More than 400 rockets have hit Israel since Wednesday, the Israeli Defense Forces said, and the military wing of Hamas has claimed responsibility for attacks, including one on Tel Aviv. While the Palestinian government is dominated by the Fatah movement, Israel has said that the Hamas presence is a “front-line base” for their adversary Iran. Palestinians say they are responding to airstrikes which kill civilians.
Israeli airstrikes hit Palestinian government buildings and leveled the cabinet offices, Israel and Hamas said. Israel has employed a U.S. funded missile defense system, which it said blocked a rocket headed toward Tel Aviv on Saturday.
“We wouldn’t comment on specific targeting choices by the Israelis other than to say that we of course always underscore the importance of avoiding civilian casualties,” Rhodes told reporters on Saturday.
Israel has authorized the activation of as many as 75,000 reservists and is amassing troops, tanks and other armored vehicles along the border, raising questions about a possible ground invasion of Gaza.
“Israel is going to make choices about its own military operations, and we respect their right to self defense and the fact that they’re going to need to take certain actions when there are rockets being fired at their citizens from Gaza,” Rhodes said.
He spoke aboard Air Force One as the president embarked on a history-making, three-day trip to Asia. Obama will become the first U.S. president to visit Myanmar, also known as Burma, and also will make stops in Thailand and Cambodia for the East Asia Summit.

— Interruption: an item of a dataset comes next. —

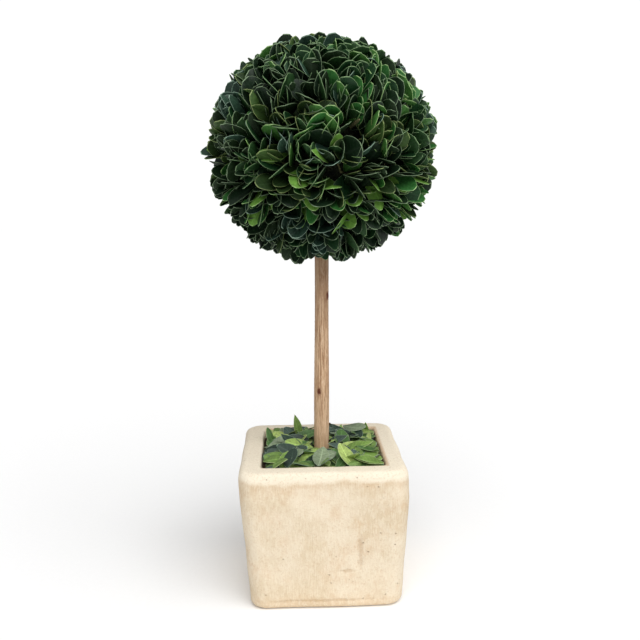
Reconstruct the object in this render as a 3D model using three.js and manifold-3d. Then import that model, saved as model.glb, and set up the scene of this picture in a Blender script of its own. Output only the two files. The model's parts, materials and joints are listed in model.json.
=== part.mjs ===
// A box topiary ball: preserved box sprigs set in a ball of moss, on a peeled wooden stem,
// which stands in a square clay pot.
// Millimetres, +Z up. The origin is the centre of the pot's flat underside, and its front faces -Y.
import * as THREE from "three";
import { mergeVertices } from "three/addons/utils/BufferGeometryUtils.js";
import Module from "manifold-3d";

// Driving dimensions.
const GAP = 0.3; // clearance between neighbouring pieces
const POT = {
  height: 101.5,
  width: 118, // across the widest part, under the rim
  footWidth: 108,
  lean: -1.5, // how far the rim's centre stands to -X of the foot's centre
  wall: 15.2, // thickness at the rim
  floor: 13,
  cavityFootWidth: 80,
  straightFrom: 0.79, // share of the height above which the sides stop widening
  corner: 11.5,
  cavityCorner: 4.5,
  rimRound: 5.5,
  lipRound: 1.6,
  footRound: 4.3,
  unevenness: 0.55, // how far the hand-pressed clay bulges in and out
};
const FILLER = { belowRim: 6.5 };
const LITTER = { belowRim: 2.6, relief: 2.2 };
const STEM = {
  foot: 26,
  tip: 326,
  footRadius: 5.6, // it tapers over the part that shows
  radius: 5.15,
  taperFrom: 105,
  taperTo: 185,
  footX: -1.8, // the stick leans a little to +X as it rises
  tipX: 1.2,
  unevenness: 0.12,
};
const KNOTS = [
  { height: 216, towards: -25, bump: 0.5 }, // degrees round from +X, the front being -90
  { height: 145, towards: -112, bump: 0.4 },
  { height: 262, towards: 150, bump: 0.45 },
];
const BALL = { radius: 78, height: 0.975, centre: 318, relief: 3.6, clumps: 130 };
const CORE = { radius: 56, height: 0.975, relief: 1.6, clumps: 50 };

// Mesh fineness.
const SIDE_STEPS = 6;
const CORNER_STEPS = 4;
const STEM_SIDES = 16;
const STEM_STEP = 11;
const BALL_DETAIL = 11;
const CORE_DETAIL = 6;
const DOME_OVERLAP = 1.5; // a dome's reach over half the distance to the next one

const GOLDEN_ANGLE = Math.PI * (3 - Math.sqrt(5));
const Z = new THREE.Vector3(0, 0, 1);

const wasm = await Module();
wasm.setup();

// ---------------------------------------------------------------- surfaces

// Joins rings of equally many points into one closed surface, with a fan across each end.
// Every ring runs anticlockwise about +Z, and the rings run up the outside first.
function loft(rings) {
  const sides = rings[0].length;
  const points = rings.flat();
  const middle = (ring) =>
    ring.reduce((sum, p) => sum.add(p), new THREE.Vector3()).divideScalar(sides);
  const firstMiddle = points.push(middle(rings[0])) - 1;
  const lastMiddle = points.push(middle(rings.at(-1))) - 1;
  const faces = [];
  for (let i = 0; i < sides; i++) {
    const j = (i + 1) % sides;
    faces.push(firstMiddle, j, i);
    for (let r = 0; r + 1 < rings.length; r++) {
      const low = r * sides;
      const high = low + sides;
      faces.push(low + i, low + j, high + j, low + i, high + j, high + i);
    }
    const top = (rings.length - 1) * sides;
    faces.push(lastMiddle, top + i, top + j);
  }
  const geometry = new THREE.BufferGeometry().setFromPoints(points);
  geometry.setIndex(faces);
  return geometry;
}

// A square ring with rounded corners, at one height.
function squareRing(halfWidth, corner, z, centreX = 0) {
  const straight = halfWidth - corner;
  const ring = [];
  for (let side = 0; side < 4; side++) {
    const turn = (side * Math.PI) / 2;
    const place = (x, y) => {
      const p = new THREE.Vector3(x, y, 0).applyAxisAngle(Z, turn);
      ring.push(p.add(new THREE.Vector3(centreX, 0, z)));
    };
    for (let i = 0; i < SIDE_STEPS; i++) {
      place(halfWidth, straight * ((2 * i) / SIDE_STEPS - 1));
    }
    for (let i = 0; i < CORNER_STEPS; i++) {
      const angle = ((i / CORNER_STEPS) * Math.PI) / 2;
      place(straight + corner * Math.cos(angle), straight + corner * Math.sin(angle));
    }
  }
  return ring;
}

// Points of a quarter round, from an inset of zero at the start to the full radius at the end.
function quarterRound(radius, steps) {
  return Array.from({ length: steps + 1 }, (_, i) => {
    const angle = ((i / steps) * Math.PI) / 2;
    return { rise: radius * Math.sin(angle), inset: radius * (1 - Math.cos(angle)) };
  });
}

// A slow, fixed swell and dip over space, between about -1 and 1.
function swell(p, wavelength) {
  const k = (2 * Math.PI) / wavelength;
  return (
    0.5 * Math.sin(k * (p.x + 0.6 * p.z) + 0.4) +
    0.3 * Math.sin(k * 1.7 * (p.y - 0.5 * p.z) + 1.9) +
    0.2 * Math.sin(k * 2.3 * (p.z + 0.4 * p.x - 0.3 * p.y) + 4.1)
  );
}

// A sphere covered in low domes, one to each clump of sprigs, no two of the same height.
// Its height is a given share of its width.
function clumpedSphere({ radius, height, relief, clumps }, detail, grow = 0) {
  const domes = Array.from({ length: clumps }, (_, i) => ({
    middle: sunflower(i, clumps),
    top: relief * (0.7 + 0.3 * Math.sin(GOLDEN_ANGLE * i * i)),
  }));
  const reach = Math.sqrt(4 / clumps) * DOME_OVERLAP;
  const geometry = mergedByPlace(new THREE.IcosahedronGeometry(1, detail));
  const at = geometry.getAttribute("position");
  const p = new THREE.Vector3();
  for (let i = 0; i < at.count; i++) {
    p.fromBufferAttribute(at, i).normalize();
    const rise = Math.max(
      ...domes.map((dome) => dome.top * (1 - (p.angleTo(dome.middle) / reach) ** 2)),
      0,
    );
    p.multiplyScalar(radius + rise + grow);
    at.setXYZ(i, p.x + BALL_CENTRE.x, p.y, p.z * height + BALL_CENTRE.z);
  }
  return geometry;
}

// The i-th of n directions spread evenly over a sphere, on the golden-angle spiral of a sunflower head.
function sunflower(i, n) {
  const up = 1 - (2 * (i + 0.5)) / n;
  const turn = i * GOLDEN_ANGLE;
  const out = Math.sqrt(1 - up * up);
  return new THREE.Vector3(out * Math.cos(turn), out * Math.sin(turn), up);
}

// ---------------------------------------------------------------- solids

function mergedByPlace(geometry) {
  const bare = geometry.clone();
  bare.deleteAttribute("normal");
  bare.deleteAttribute("uv");
  return mergeVertices(bare, 1e-4);
}

function solidOf(geometry) {
  const merged = mergedByPlace(geometry);
  return new wasm.Manifold(
    new wasm.Mesh({
      numProp: 3,
      vertProperties: merged.attributes.position.array,
      triVerts: new Uint32Array(merged.index.array),
    }),
  );
}

function geometryOf(solid) {
  const mesh = solid.getMesh();
  return new THREE.BufferGeometry()
    .setAttribute("position", new THREE.BufferAttribute(mesh.vertProperties, 3))
    .setIndex(new THREE.BufferAttribute(mesh.triVerts, 1));
}

// ---------------------------------------------------------------- pot

const rimX = (z) => (POT.lean * z) / POT.height;

// Half the outer width at a height, before the rim and the foot are rounded.
function outerHalf(z) {
  const share = Math.min(1, z / (POT.straightFrom * POT.height));
  return THREE.MathUtils.lerp(POT.footWidth, POT.width, share) / 2;
}

// Half the cavity's width at a height.
function cavityHalf(z) {
  const share = (z - POT.floor) / (POT.height - POT.floor);
  return THREE.MathUtils.lerp(POT.cavityFootWidth, POT.width - 2 * POT.wall, share) / 2;
}

function potGeometry() {
  const rings = [];
  const add = (half, corner, z) => rings.push(squareRing(half, corner, z, rimX(z)));
  const outer = (z, inset) => add(outerHalf(z) - inset, POT.corner - 0.4 * inset, z);
  for (const { rise, inset } of quarterRound(POT.footRound, 3).reverse()) {
    outer(POT.footRound - rise, inset);
  }
  const sideTop = POT.height - POT.rimRound;
  const sideSteps = 8;
  for (let i = 1; i < sideSteps; i++) {
    outer(THREE.MathUtils.lerp(POT.footRound, sideTop, i / sideSteps), 0);
  }
  for (const { rise, inset } of quarterRound(POT.rimRound, 4)) outer(sideTop + rise, inset);
  for (const { rise, inset } of quarterRound(POT.lipRound, 2).reverse()) {
    const z = POT.height - POT.lipRound + rise;
    add(cavityHalf(POT.height) + inset, POT.cavityCorner, z);
  }
  add(cavityHalf(POT.floor), POT.cavityCorner, POT.floor);
  // The clay bulges a little everywhere but on the flat underside and inside the cavity.
  const innerFrom = rings.length - 4;
  rings.slice(1, innerFrom).forEach((ring) => {
    for (const p of ring) {
      const outwards = new THREE.Vector3(p.x, p.y, 0).normalize();
      p.addScaledVector(outwards, POT.unevenness * swell(p, 74));
    }
  });
  return loft(rings);
}

// ---------------------------------------------------------------- stem

function stemCentre(z) {
  const share = (z - STEM.foot) / (STEM.tip - STEM.foot);
  return THREE.MathUtils.lerp(STEM.footX, STEM.tipX, share);
}

// A peeled stick with a flat cut at both ends, a little out of round, with a swelling at each knot.
function stemGeometry(grow = 0) {
  const steps = Math.round((STEM.tip - STEM.foot) / STEM_STEP);
  const heights = Array.from({ length: steps + 1 }, (_, i) =>
    THREE.MathUtils.lerp(STEM.foot - grow, STEM.tip + grow, i / steps),
  );
  for (const knot of KNOTS) heights.push(knot.height - 3, knot.height, knot.height + 3);
  heights.sort((a, b) => a - b);
  const apart = heights.filter((z, i) => i === 0 || z - heights[i - 1] > 1);
  return loft(
    apart.map((z) =>
      Array.from({ length: STEM_SIDES }, (_, i) => {
        const angle = (2 * Math.PI * i) / STEM_SIDES;
        const outwards = new THREE.Vector3(Math.cos(angle), Math.sin(angle), 0);
        const radius = stemRadius(z) + grow + stemRelief(angle, z);
        return outwards.multiplyScalar(radius).add(new THREE.Vector3(stemCentre(z), 0, z));
      }),
    ),
  );
}

function stemRadius(z) {
  const share = THREE.MathUtils.smoothstep(z, STEM.taperFrom, STEM.taperTo);
  return THREE.MathUtils.lerp(STEM.footRadius, STEM.radius, share);
}

function stemRelief(angle, z) {
  let relief = STEM.unevenness * (Math.sin(2 * angle + z / 60) + Math.sin(z / 19));
  for (const knot of KNOTS) {
    const facing = THREE.MathUtils.degToRad(knot.towards);
    const turn = Math.max(0, Math.cos(angle - facing));
    relief += knot.bump * turn ** 6 * Math.exp(-(((z - knot.height) / 5) ** 2));
  }
  return relief;
}

// ---------------------------------------------------------------- filler and fallen leaves

// The plaster and moss that hold the stem, filling the cavity to just under the leaves.
function fillerGeometry() {
  const bottom = POT.floor + GAP;
  const top = POT.height - FILLER.belowRim;
  return loft(
    [bottom, top].map((z) => squareRing(cavityHalf(z) - GAP, POT.cavityCorner - GAP, z, rimX(z))),
  );
}

// The layer of loose leaves on the filler: a flat slab with a heaped, bumpy top, highest round the stem.
function litterGeometry() {
  const bottom = POT.height - FILLER.belowRim + GAP;
  const top = POT.height - LITTER.belowRim;
  const ringAt = (share, z) => {
    const half = share * (cavityHalf(bottom) - GAP);
    return squareRing(half, share * (POT.cavityCorner - GAP), z, rimX(z));
  };
  const rings = [ringAt(1, bottom), ringAt(1, bottom + 1)];
  for (const share of [0.93, 0.8, 0.66, 0.52, 0.38, 0.24, 0.1]) {
    const ring = ringAt(share, top);
    for (const p of ring) p.z += LITTER.relief * (swell(p, 38) + 0.6 * (1 - share));
    rings.push(ring);
  }
  return loft(rings);
}

// ---------------------------------------------------------------- the ball

const BALL_CENTRE = new THREE.Vector3(stemCentre(BALL.centre), 0, BALL.centre);

// The ball of moss that the sprigs are pushed into.
const coreGeometry = (grow = 0) => clumpedSphere(CORE, CORE_DETAIL, grow);

// The leaves stand on the core all round. Their mass is a thick skin, open only where the stem passes.
const foliageGeometry = () => clumpedSphere(BALL, BALL_DETAIL);

// ---------------------------------------------------------------- assembly

const plant = new THREE.Group();

function piece(name, geometry, color, roughness) {
  const material = new THREE.MeshStandardMaterial({ color, roughness, metalness: 0 });
  geometry.computeVertexNormals();
  const mesh = new THREE.Mesh(geometry, material);
  mesh.name = name;
  plant.add(mesh);
}

const stemRoom = solidOf(stemGeometry(GAP));
const coreRoom = solidOf(coreGeometry(GAP));
const stemPassage = (geometry) => solidOf(geometry).subtract(stemRoom);

piece("pot", potGeometry(), 0xefdec5, 0.85);
piece("filler", geometryOf(stemPassage(fillerGeometry())), 0x3b3128, 0.95);
piece("leaf_litter", geometryOf(stemPassage(litterGeometry())), 0x62703f, 0.6);
piece("stem", stemGeometry(), 0xbea082, 0.7);
piece("moss_core", geometryOf(stemPassage(coreGeometry())), 0x1d2117, 0.95);
piece("leaf_ball", geometryOf(stemPassage(foliageGeometry()).subtract(coreRoom)), 0x1f3a1c, 0.5);

export default plant;
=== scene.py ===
# %% [markdown]
# # A box topiary ball
# Florists push preserved box sprigs into a ball of moss until the leaves close over it. The ball
# sits on a peeled stick, and the stick is set in a thick square clay pot topped with loose leaves.
# This notebook gives the plain solids of the model their real surfaces: clay, wood, moss, twigs
# and some thousands of leaves. Lengths are in metres, and every piece stays in the model's frame.

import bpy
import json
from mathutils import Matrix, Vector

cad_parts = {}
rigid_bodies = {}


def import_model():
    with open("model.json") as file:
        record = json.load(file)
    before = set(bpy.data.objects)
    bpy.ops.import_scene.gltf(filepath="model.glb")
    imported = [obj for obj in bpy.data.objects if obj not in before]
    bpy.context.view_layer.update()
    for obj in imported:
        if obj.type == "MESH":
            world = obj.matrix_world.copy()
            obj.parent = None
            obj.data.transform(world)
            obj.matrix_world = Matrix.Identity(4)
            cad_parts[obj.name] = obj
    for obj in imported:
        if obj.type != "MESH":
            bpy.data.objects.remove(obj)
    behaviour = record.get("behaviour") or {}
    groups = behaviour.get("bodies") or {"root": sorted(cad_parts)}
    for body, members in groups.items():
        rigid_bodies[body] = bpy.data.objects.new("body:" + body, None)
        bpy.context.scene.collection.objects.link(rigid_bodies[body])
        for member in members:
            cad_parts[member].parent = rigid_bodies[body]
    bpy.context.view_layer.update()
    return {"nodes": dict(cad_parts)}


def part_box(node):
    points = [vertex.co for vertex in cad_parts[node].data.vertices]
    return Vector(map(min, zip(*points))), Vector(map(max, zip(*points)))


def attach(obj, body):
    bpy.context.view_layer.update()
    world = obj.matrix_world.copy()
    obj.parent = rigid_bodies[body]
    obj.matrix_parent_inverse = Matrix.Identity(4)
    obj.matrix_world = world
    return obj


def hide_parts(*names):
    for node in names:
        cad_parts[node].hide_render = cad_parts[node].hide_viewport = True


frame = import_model()
print("solids:", sorted(frame["nodes"]))

# %% [markdown]
# ## Tools
# Points and faces are worked out as plain numbers and turned into a mesh at the end, which keeps
# every shape easy to check. A finished piece is then settled: it rides on the plant's one body, and
# the plain solids it stands for are hidden.

# %% Tools of the notebook
import json
import math

import bpy
import numpy as np
from mathutils import Matrix

MM = 0.001
scene = bpy.context.scene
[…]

In his visit to Myanmar, Rhodes said, “the president’s message when he goes is going to be one of welcoming the progress that has taken place, noting the truly historic developments that we’ve seen over the course of the last year, but also underscoring that more work needs to be done to ensure a full transition to civilian rule to ensure a full transition to democracy, and to bring about national reconciliation.”
He noted the country’s moves to increase political, labor and media freedoms, including the release of hundreds of political prisoners this year.
“That said, the transition to democracy is far from complete in Burma,” he said.